Here’s how I shifted:
- I reminded myself that I matter, even when I’m doing nothing.
- I sat still on purpose, without checking my phone or planning something.
- I started letting others help me, too.
Living well doesn’t require constant motion. It asks for presence—and the courage to believe that “just being” is already good.
7. I learned to let joy be quiet, not just loud
For years, I thought joy had to be a big deal—vacations, birthdays, celebrations. But those moments are rare.
What I missed were the tiny things that happen all the time, the ones that don’t shout but still matter.

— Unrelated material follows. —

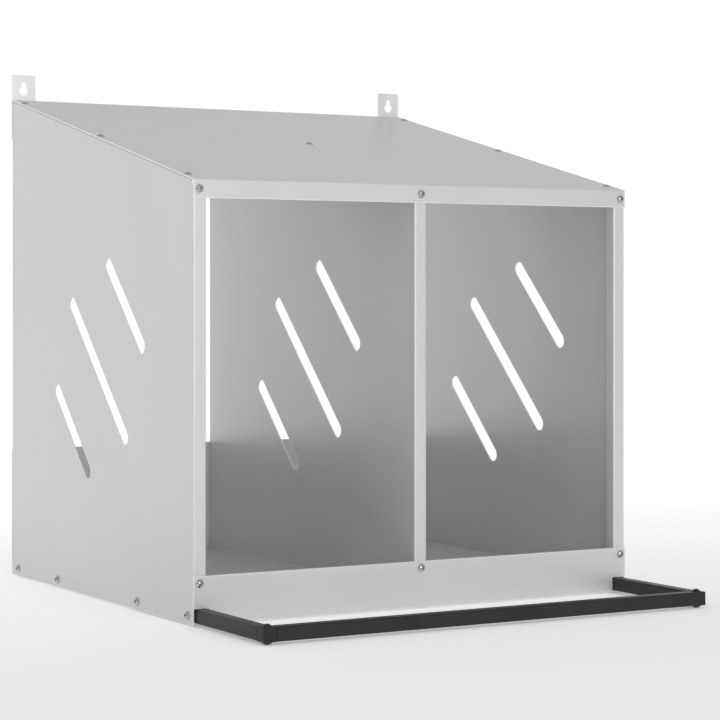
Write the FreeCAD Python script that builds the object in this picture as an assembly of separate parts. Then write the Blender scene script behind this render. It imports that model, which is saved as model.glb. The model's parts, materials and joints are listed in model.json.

Here’s what I started paying attention to:
- A quiet coffee in the morning before the world wakes up
- A soft breeze through the window
- A deep breath that feels just right
These moments didn’t need applause. They just needed space.
Living well means noticing the quiet joys—the ones right in front of you, waiting to be felt.
What Helped Me Stick With It
Tiny things made the biggest difference. I kept a short “joy list” in my notes app—a handful of simple things that helped me feel grounded, like lighting a candle or going barefoot outside.
Checking in with how I felt instead of what I finished helped me stay on track. It reminded me that living well isn’t something I do once—it’s something I come back to, over and over.
Guilt still pops up sometimes. But instead of seeing it as a red flag, I see it as a sign I’m growing. New habits feel strange at first. That doesn’t mean they’re wrong.
Final Thoughts on Living Well Without Guilt
Pressure tells us to do more. Joy tells us to feel more. I’ve learned that living well doesn’t require another goal—it just needs space to breathe.
You don’t have to explain or earn your happiness. It’s okay to feel good even when the laundry isn’t done or your inbox is full.
Joy isn’t loud. It just needs your attention. And it’s not selfish—it’s honest.
If you’ve been waiting for a reason to give yourself permission, this is it. You’re allowed to enjoy your life—no guilt, no checklist, no “later.” Even on an ordinary Tuesday, joy is still allowed.